• **Supplied entries**
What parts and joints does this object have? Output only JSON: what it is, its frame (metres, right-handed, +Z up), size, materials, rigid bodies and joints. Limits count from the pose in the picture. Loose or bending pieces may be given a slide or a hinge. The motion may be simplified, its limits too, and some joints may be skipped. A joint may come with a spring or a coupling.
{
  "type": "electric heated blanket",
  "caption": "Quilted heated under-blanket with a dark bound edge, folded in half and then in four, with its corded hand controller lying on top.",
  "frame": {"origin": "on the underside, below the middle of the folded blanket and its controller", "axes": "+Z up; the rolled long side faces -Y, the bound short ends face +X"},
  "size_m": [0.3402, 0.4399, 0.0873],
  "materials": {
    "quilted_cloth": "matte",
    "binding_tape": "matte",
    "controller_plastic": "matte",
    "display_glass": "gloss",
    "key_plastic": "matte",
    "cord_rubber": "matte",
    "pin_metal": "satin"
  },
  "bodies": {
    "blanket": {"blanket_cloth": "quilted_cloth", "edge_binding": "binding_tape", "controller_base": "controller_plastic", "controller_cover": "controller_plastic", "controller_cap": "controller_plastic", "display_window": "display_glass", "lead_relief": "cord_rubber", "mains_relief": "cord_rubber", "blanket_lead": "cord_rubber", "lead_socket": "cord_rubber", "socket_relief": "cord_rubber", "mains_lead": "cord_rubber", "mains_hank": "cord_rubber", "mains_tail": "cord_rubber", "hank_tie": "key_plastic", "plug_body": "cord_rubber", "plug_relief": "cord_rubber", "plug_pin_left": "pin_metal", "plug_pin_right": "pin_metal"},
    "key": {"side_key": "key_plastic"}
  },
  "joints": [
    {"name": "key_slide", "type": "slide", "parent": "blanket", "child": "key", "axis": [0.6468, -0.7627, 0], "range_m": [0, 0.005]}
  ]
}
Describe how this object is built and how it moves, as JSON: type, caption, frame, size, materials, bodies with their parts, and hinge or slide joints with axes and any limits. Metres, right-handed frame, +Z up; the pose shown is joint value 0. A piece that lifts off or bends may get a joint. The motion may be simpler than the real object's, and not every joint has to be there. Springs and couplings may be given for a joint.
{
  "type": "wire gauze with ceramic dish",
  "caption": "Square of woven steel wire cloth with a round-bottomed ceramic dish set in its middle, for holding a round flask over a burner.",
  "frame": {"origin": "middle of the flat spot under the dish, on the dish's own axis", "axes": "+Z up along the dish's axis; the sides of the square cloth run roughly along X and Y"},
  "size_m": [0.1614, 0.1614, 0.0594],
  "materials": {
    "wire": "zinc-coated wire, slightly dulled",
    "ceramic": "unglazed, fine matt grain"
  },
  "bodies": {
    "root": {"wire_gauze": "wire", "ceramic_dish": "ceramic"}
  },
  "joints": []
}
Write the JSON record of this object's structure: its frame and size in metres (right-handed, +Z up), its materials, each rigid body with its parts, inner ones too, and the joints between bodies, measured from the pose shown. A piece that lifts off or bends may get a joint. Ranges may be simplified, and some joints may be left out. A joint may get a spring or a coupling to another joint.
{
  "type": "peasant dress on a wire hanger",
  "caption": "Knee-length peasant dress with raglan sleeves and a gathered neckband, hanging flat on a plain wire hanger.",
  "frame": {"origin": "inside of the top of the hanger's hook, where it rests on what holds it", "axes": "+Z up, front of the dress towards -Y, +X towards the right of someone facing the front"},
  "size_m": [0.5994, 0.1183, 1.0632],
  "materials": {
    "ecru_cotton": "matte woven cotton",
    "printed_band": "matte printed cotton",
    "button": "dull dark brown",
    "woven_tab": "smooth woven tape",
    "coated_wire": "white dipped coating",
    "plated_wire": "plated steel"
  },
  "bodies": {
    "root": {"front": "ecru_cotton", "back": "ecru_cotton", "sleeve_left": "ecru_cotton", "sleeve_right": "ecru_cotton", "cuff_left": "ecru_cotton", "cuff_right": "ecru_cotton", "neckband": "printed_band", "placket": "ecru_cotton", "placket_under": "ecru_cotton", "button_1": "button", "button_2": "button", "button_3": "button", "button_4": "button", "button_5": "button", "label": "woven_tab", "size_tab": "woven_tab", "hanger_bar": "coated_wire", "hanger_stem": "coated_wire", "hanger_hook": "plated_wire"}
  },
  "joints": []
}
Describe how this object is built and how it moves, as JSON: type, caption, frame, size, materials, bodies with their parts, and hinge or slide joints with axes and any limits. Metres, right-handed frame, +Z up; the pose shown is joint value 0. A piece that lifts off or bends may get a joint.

• **Stated problem**
Here, the records must be output exactly and in full.

• **Finished answer**
What parts and joints does this object have? Output only JSON: what it is, its frame (metres, right-handed, +Z up), size, materials, rigid bodies and joints. Limits count from the pose in the picture. Loose or bending pieces may be given a slide or a hinge. The motion may be simplified, its limits too, and some joints may be skipped. A joint may come with a spring or a coupling.
{
  "type": "electric heated blanket",
  "caption": "Quilted heated under-blanket with a dark bound edge, folded in half and then in four, with its corded hand controller lying on top.",
  "frame": {"origin": "on the underside, below the middle of the folded blanket and its controller", "axes": "+Z up; the rolled long side faces -Y, the bound short ends face +X"},
  "size_m": [0.3402, 0.4399, 0.0873],
  "materials": {
    "quilted_cloth": "matte",
    "binding_tape": "matte",
    "controller_plastic": "matte",
    "display_glass": "gloss",
    "key_plastic": "matte",
    "cord_rubber": "matte",
    "pin_metal": "satin"
  },
  "bodies": {
    "blanket": {"blanket_cloth": "quilted_cloth", "edge_binding": "binding_tape", "controller_base": "controller_plastic", "controller_cover": "controller_plastic", "controller_cap": "controller_plastic", "display_window": "display_glass", "lead_relief": "cord_rubber", "mains_relief": "cord_rubber", "blanket_lead": "cord_rubber", "lead_socket": "cord_rubber", "socket_relief": "cord_rubber", "mains_lead": "cord_rubber", "mains_hank": "cord_rubber", "mains_tail": "cord_rubber", "hank_tie": "key_plastic", "plug_body": "cord_rubber", "plug_relief": "cord_rubber", "plug_pin_left": "pin_metal", "plug_pin_right": "pin_metal"},
    "key": {"side_key": "key_plastic"}
  },
  "joints": [
    {"name": "key_slide", "type": "slide", "parent": "blanket", "child": "key", "axis": [0.6468, -0.7627, 0], "range_m": [0, 0.005]}
  ]
}
Describe how this object is built and how it moves, as JSON: type, caption, frame, size, materials, bodies with their parts, and hinge or slide joints with axes and any limits. Metres, right-handed frame, +Z up; the pose shown is joint value 0. A piece that lifts off or bends may get a joint. The motion may be simpler than the real object's, and not every joint has to be there. Springs and couplings may be given for a joint.
{
  "type": "wire gauze with ceramic dish",
  "caption": "Square of woven steel wire cloth with a round-bottomed ceramic dish set in its middle, for holding a round flask over a burner.",
  "frame": {"origin": "middle of the flat spot under the dish, on the dish's own axis", "axes": "+Z up along the dish's axis; the sides of the square cloth run roughly along X and Y"},
  "size_m": [0.1614, 0.1614, 0.0594],
  "materials": {
    "wire": "zinc-coated wire, slightly dulled",
    "ceramic": "unglazed, fine matt grain"
  },
  "bodies": {
    "root": {"wire_gauze": "wire", "ceramic_dish": "ceramic"}
  },
  "joints": []
}
Write the JSON record of this object's structure: its frame and size in metres (right-handed, +Z up), its materials, each rigid body with its parts, inner ones too, and the joints between bodies, measured from the pose shown. A piece that lifts off or bends may get a joint. Ranges may be simplified, and some joints may be left out. A joint may get a spring or a coupling to another joint.
{
  "type": "peasant dress on a wire hanger",
  "caption": "Knee-length peasant dress with raglan sleeves and a gathered neckband, hanging flat on a plain wire hanger.",
  "frame": {"origin": "inside of the top of the hanger's hook, where it rests on what holds it", "axes": "+Z up, front of the dress towards -Y, +X towards the right of someone facing the front"},
  "size_m": [0.5994, 0.1183, 1.0632],
  "materials": {
    "ecru_cotton": "matte woven cotton",
    "printed_band": "matte printed cotton",
    "button": "dull dark brown",
    "woven_tab": "smooth woven tape",
    "coated_wire": "white dipped coating",
    "plated_wire": "plated steel"
  },
  "bodies": {
    "root": {"front": "ecru_cotton", "back": "ecru_cotton", "sleeve_left": "ecru_cotton", "sleeve_right": "ecru_cotton", "cuff_left": "ecru_cotton", "cuff_right": "ecru_cotton", "neckband": "printed_band", "placket": "ecru_cotton", "placket_under": "ecru_cotton", "button_1": "button", "button_2": "button", "button_3": "button", "button_4": "button", "button_5": "button", "label": "woven_tab", "size_tab": "woven_tab", "hanger_bar": "coated_wire", "hanger_stem": "coated_wire", "hanger_hook": "plated_wire"}
  },
  "joints": []
}
Describe how this object is built and how it moves, as JSON: type, caption, frame, size, materials, bodies with their parts, and hinge or slide joints with axes and any limits. Metres, right-handed frame, +Z up; the pose shown is joint value 0. A piece that lifts off or bends may get a joint.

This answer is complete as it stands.